I look where he’s pointing that gun in the air, and all I see is bird way up in the sky.

I didn’t know it then, but Grandpa would one day teach me to shoot, using that very gun, the Ferncamp gun, I always heard it called. I always thought that the Ferncamp name was a type of gun, like a thirty-thirty or an Uzi or Kalashnikov. Grandpa told me its story at about the same time he taught me to shoot. Now Dad and Grandpa had several guns between them, most of them these gorgeous, highly polished, finely crafted works of art. They lived in fine cases, and had these massive, powerful scopes, glistening wood stocks, every part on them shiny with oil. They looked more the type of things you kept behind glass and dusted occasionally with only the softest of rags. It would be crime to even dirty them up. The only time I ever saw any of those guns brought out, ever, was once a year when the two of them would go together for about a week out to deer camp.

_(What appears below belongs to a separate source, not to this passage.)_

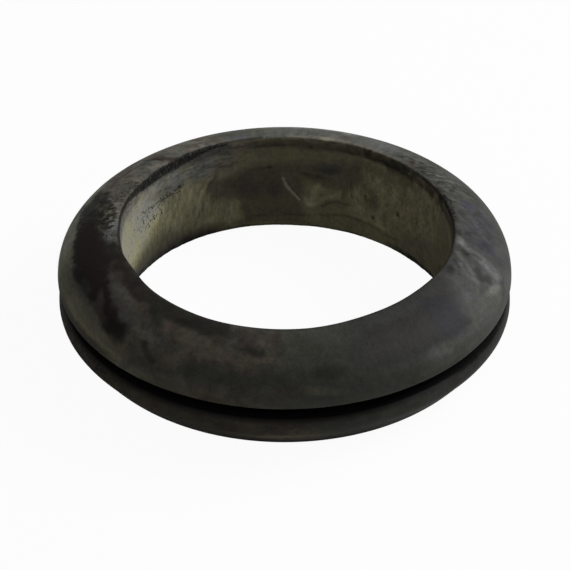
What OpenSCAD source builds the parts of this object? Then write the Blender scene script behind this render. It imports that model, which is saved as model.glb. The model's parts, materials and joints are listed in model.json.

I remember shelling sack after sack of field corn, using these old iron, hand-crank tools that I bet anything predate anything ever called a world war. I worked hard, though, filling sack after sack every summer in hopes that I’d get to go, when it was just the men, doing whatever it that men do. Every year was the same though: Next year, we promise, always next year. You need to get bigger, stronger (and above all, quieter). God bless them, though, neither one ever said as much. Not to me, anyway. Sadly, when the year finally arrived that I got to go, my dad didn’t. He had to work. I remember them coming back laughing and carrying on, playing dominos every night. I spent my whole time there just bored out of my mind. I just wasn’t any good at any man stuff, I suppose.